→ **Provided records**:
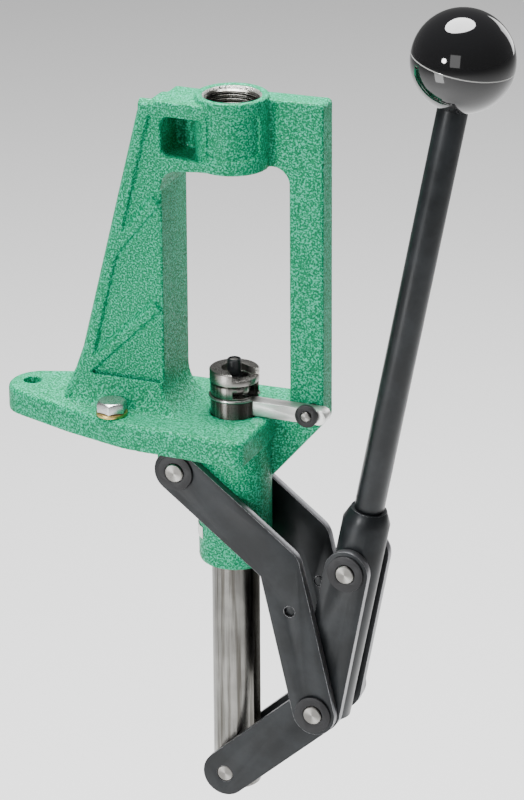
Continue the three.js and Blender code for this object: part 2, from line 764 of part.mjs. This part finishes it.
part('handle_block', handleBlock(), BLACK_OXIDE);
part('handle_rod', handleRod(), BLACK_OXIDE);
part('ball_knob', ballKnob(), BLACK_BALL);
part('knuckle_pin', pin(KNUCKLE, PIN_RADIUS, -LINK_OUTER + 0.1, LINK_OUTER - 0.1), BRIGHT_STEEL);
part('block_pin', pin(BLOCK_PIVOT, PIN_RADIUS, -LINK_PIN_END, LINK_PIN_END), BRIGHT_STEEL);
ringPair('block_pin_ring', BLOCK_PIVOT, LINK_OUTER);

// ---- ram, shell holder and spring ------------------------------------------

// The T-slot across the top of the ram, open towards the operator's left hand.
function holderSlot() {
  const footHalf = HOLDER_FOOT_RADIUS + TOUCH_GAP;
  const neckHalf = HOLDER_NECK_RADIUS + TOUCH_GAP;
  const low = HOLDER_FOOT_Z[0] - TOUCH_GAP;
  const shoulder = HOLDER_FOOT_Z[1] + TOUCH_GAP;
  const open = RAM_RADIUS + 5;
  return join([
    box([0, open], [-footHalf, footHalf], [low, shoulder]),
    uprightCylinder(footHalf, low, shoulder),
    box([0, open], [-neckHalf, neckHalf], [shoulder - 0.1, RAM_TOP + 1]),
    uprightCylinder(neckHalf, shoulder - 0.1, RAM_TOP + 1),
  ]).rotate([0, 0, HOLDER_TURN]);
}

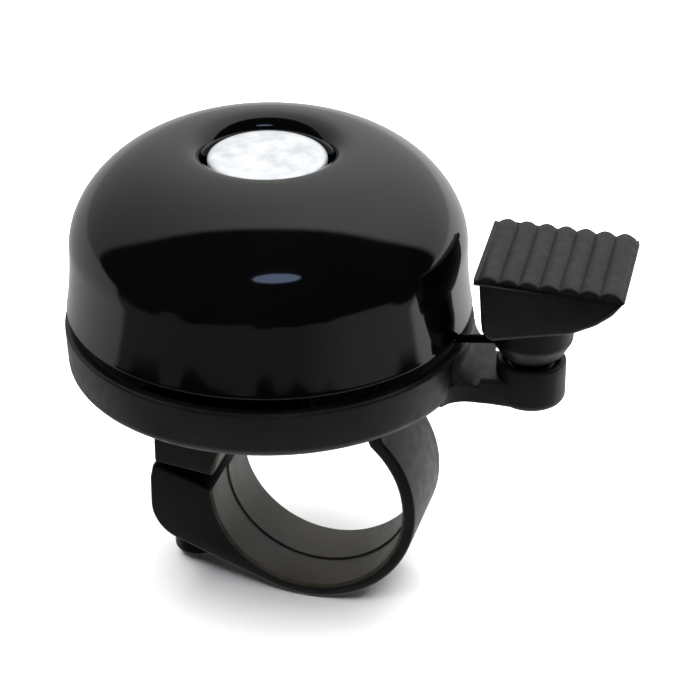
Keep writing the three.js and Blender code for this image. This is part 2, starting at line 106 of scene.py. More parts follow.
def rounded(
    corners: Sequence[Sequence[float]], radii: Sequence[float], closed: bool = False, steps: int = 7
) -> Points:
    """Return an outline with each corner replaced by an arc that touches both its sides.

    Args:
        corners: the outline's corners, two numbers each.
        radii: the rounding at each corner; 0 keeps it sharp.
        closed: whether the last corner joins the first.
        steps: points in an arc.

    Returns:
        The outline as an array of points.
    """
    pts = np.array(corners, float)
    out = []
    for i, (point, radius) in enumerate(zip(pts, radii)):
        if radius <= 0 or (not closed and i in (0, len(pts) - 1)):
            out.append(point[None])
            continue
        back, ahead = pts[i - 1] - point, pts[(i + 1) % len(pts)] - point
        room = 0.48 * min(np.linalg.norm(back), np.linalg.norm(ahead))
        back, ahead = back / np.linalg.norm(back), ahead / np.linalg.norm(ahead)
        half = acos(np.clip(back @ ahead, -1, 1)) / 2
        reach = min(radius / tan(half), room)
        radius = reach * tan(half)
        middle = (back + ahead) / np.linalg.norm(back + ahead)
        centre = point + middle * radius / sin(half)
        first, last = point + back * reach - centre, point + ahead * reach - centre
        sweep = np.pi - 2 * half
        k = np.linspace(0, 1, steps)[:, None]
        out.append(centre + (np.sin((1 - k) * sweep) * first + np.sin(k * sweep) * last) / sin(sweep))
    return np.vstack(out)


def arc(centre: Sequence[float], radius: float, start: float, end: float, steps: int) -> Points:
    """Return points on a circle from one angle to another.

    Args:
        centre: the circle's centre.
        radius: its radius.
        start: first angle in degrees.
        end: last angle in degrees.
        steps: number of points.

    Returns:
        An array of points.
    """
    a = np.radians(np.linspace(start, end, steps))
    return np.stack([centre[0] + radius * np.cos(a), centre[1] + radius * np.sin(a)], -1)


def revolve(profile: Points, centre: tuple[float, float] = (0, 0), segments: int = 160) -> Shell:
    """Turn a profile about a vertical line: the point at angle a is (r cos a, r sin a, z).

    Args:
        profile: (radius, height) points, from axis to axis, or closed on itself for a ring.
        centre: where the line stands.
        segments: points round the circle.

    Returns:
        A closed shell.
    """
    ring = bool(np.allclose(profile[0], profile[-1]))
    body = profile[:-1] if ring else profile[1:-1]
    a = np.linspace(0, 2 * np.pi, segments, endpoint=False)
    r, z = body[:, :1], np.repeat(body[:, 1:], segments, 1)
    points = np.stack([centre[0] + r * np.cos(a), centre[1] + r * np.sin(a), z], -1).reshape(-1, 3)
    faces = lattice(len(body), segments, ring)
    if ring:
        return Shell(points, faces)
    poles = np.array([[*centre, profile[0][1]], [*centre, profile[-1][1]]])
    low, high = len(points), len(points) + 1
    first = np.arange(segments)
    last = first + segments * (len(body) - 1)
    faces += np.stack([np.full(segments, low), np.roll(first, -1), first], -1).tolist()
    faces += np.stack([np.full(segments, high), last, np.roll(last, -1)], -1).tolist()
    return Shell(np.vstack([points, poles]), faces)


def loft(rings: Points) -> Shell:
    """Join rings of equal count into a skin and close both ends with a flat face.

    Args:
        rings: array of rings by points by three.

    Returns:
        A closed shell.
    """
    rows, columns, _ = rings.shape
    faces = lattice(rows, columns, False)
    faces.append(list(range(columns)))
    faces.append(list(range(rows * columns - 1, (rows - 1) * columns - 1, -1)))
    return Shell(rings.reshape(-1, 3), faces)


def drawn_in(outline: Points, inset: float) -> Points:
    """Move a closed anticlockwise outline inwards along its own normals.

    Args:
        outline: points in the plane.
        inset: how far.

    Returns:
        The outline, drawn in.
    """
    along = np.roll(outline, -1, 0) - np.roll(outline, 1, 0)
    along /= np.maximum(np.linalg.norm(along, axis=1, keepdims=True), 1e-9)
    return outline + inset * np.stack([-along[:, 1], along[:, 0]], -1)


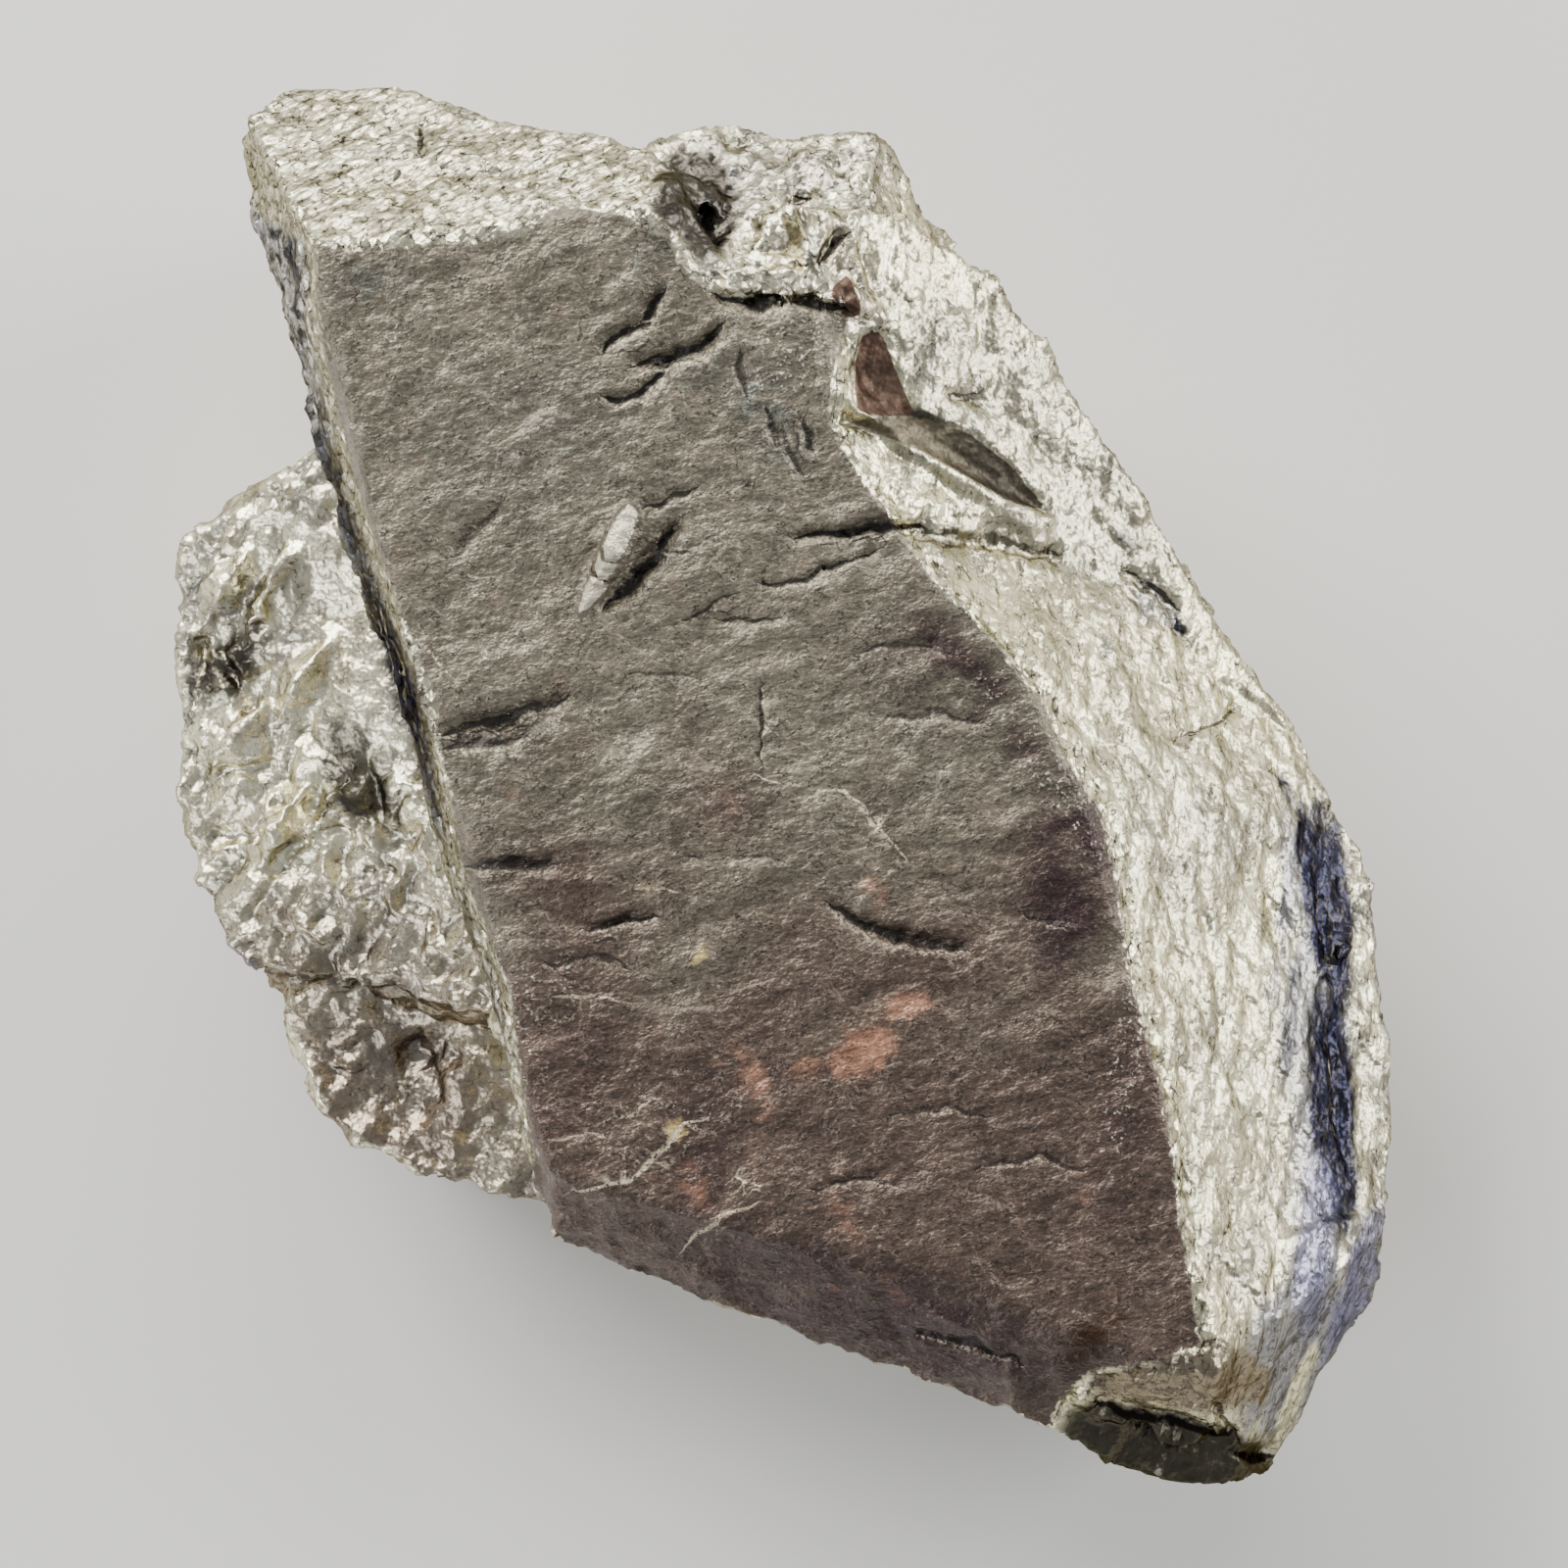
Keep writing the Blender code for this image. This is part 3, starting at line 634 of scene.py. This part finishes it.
def darkRelief(p, uv):
    v = reliefValues["dark"]
    level = np.zeros(len(p))
    warp = np.stack([layered(p / 4.0, 11, 2), layered(p / 4.0, 12, 2), level], axis=1)
    q = p + warp * 1.2
    swell = layered(stretch(q, 12, 8, 5, 9), 20, 2) * v["swell"]
    lumps = layered(stretch(q, 20, 2.3, 1.6, 3), 21, 3) * v["lumps"]
    crinkle = ridged(stretch(q, 14, 1.3, 0.85, 2), 22, 2) * v["crinkle"]
    low = ramp(-uv[:, 1], -2, 10)
    slanting = ridged(stretch(q, -62, 2.8, 0.9, 2), 23, 2) * v["slanting"] * (0.3 + 0.7 * low)
    return swell + lumps + crinkle + slanting - crackDepth(uv)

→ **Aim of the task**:
Quote the lines that begin at the line containing "Keep writing the three.js" and end at the line containing "steps: points in an arc.", keeping both of those lines.

→ **Output for this task**:
Keep writing the three.js and Blender code for this image. This is part 2, starting at line 106 of scene.py. More parts follow.
def rounded(
    corners: Sequence[Sequence[float]], radii: Sequence[float], closed: bool = False, steps: int = 7
) -> Points:
    """Return an outline with each corner replaced by an arc that touches both its sides.

    Args:
        corners: the outline's corners, two numbers each.
        radii: the rounding at each corner; 0 keeps it sharp.
        closed: whether the last corner joins the first.
        steps: points in an arc.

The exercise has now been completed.